The rms speed of helium gas at `27^(@)C` and 1 atm pressure is 1100` ms^(-1)`. Then the rms speed of helium molecules at temperature `27^(@)C` and 2 atm pressure is

To solve the problem, we need to understand the relationship between the root mean square (rms) speed of a gas and the factors that influence it.
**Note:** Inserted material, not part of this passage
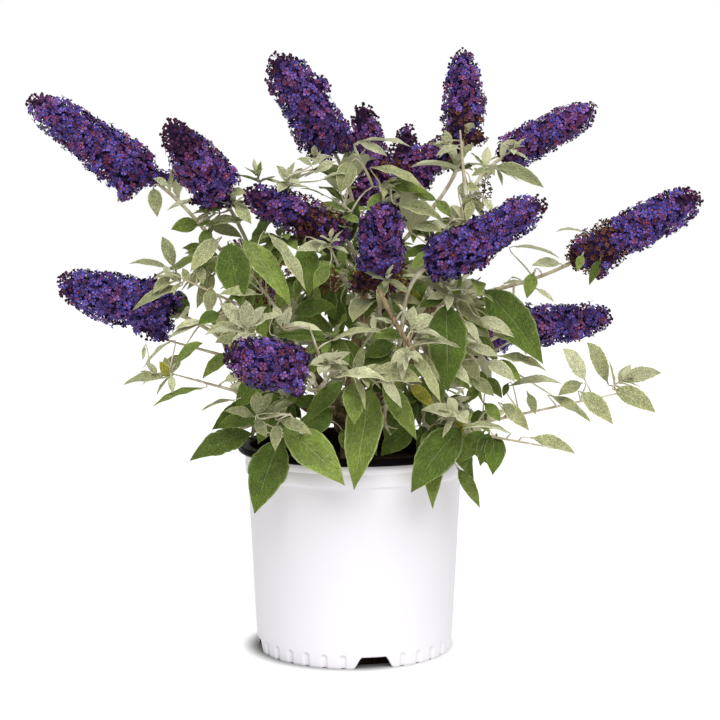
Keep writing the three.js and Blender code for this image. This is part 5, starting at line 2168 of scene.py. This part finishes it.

The rms speed (v_rms) can be calculated using the formula: \[ v_{rms} = \sqrt{\frac{3RT}{M}} \] where: - \( R \) is the universal gas constant, - \( T \) is the absolute temperature in Kelvin, - \( M \) is the molar mass of the gas. ### Step-by-step Solution: 1. **Identify the Given Values**: - The rms speed of helium gas at 27°C (which is 300 K) and 1 atm pressure is given as 1100 m/s. - We need to find the rms speed at the same temperature (27°C or 300 K) but at 2 atm pressure. 2. **Understand the Formula**: - The rms speed formula shows that it depends on temperature (T) and molar mass (M) but does not depend on pressure (P). 3. **Analyze the Conditions**: - Since the temperature (T) remains constant at 27°C (300 K) and the molar mass of helium does not change, the only factor that changes is the pressure. However, the rms speed is independent of pressure. 4. **Conclusion**: - Since the rms speed does not depend on pressure, the rms speed of helium gas at 27°C and 2 atm pressure will remain the same as at 1 atm pressure. 5. **Final Answer**: - Therefore, the rms speed of helium molecules at 27°C and 2 atm pressure is still **1100 m/s**.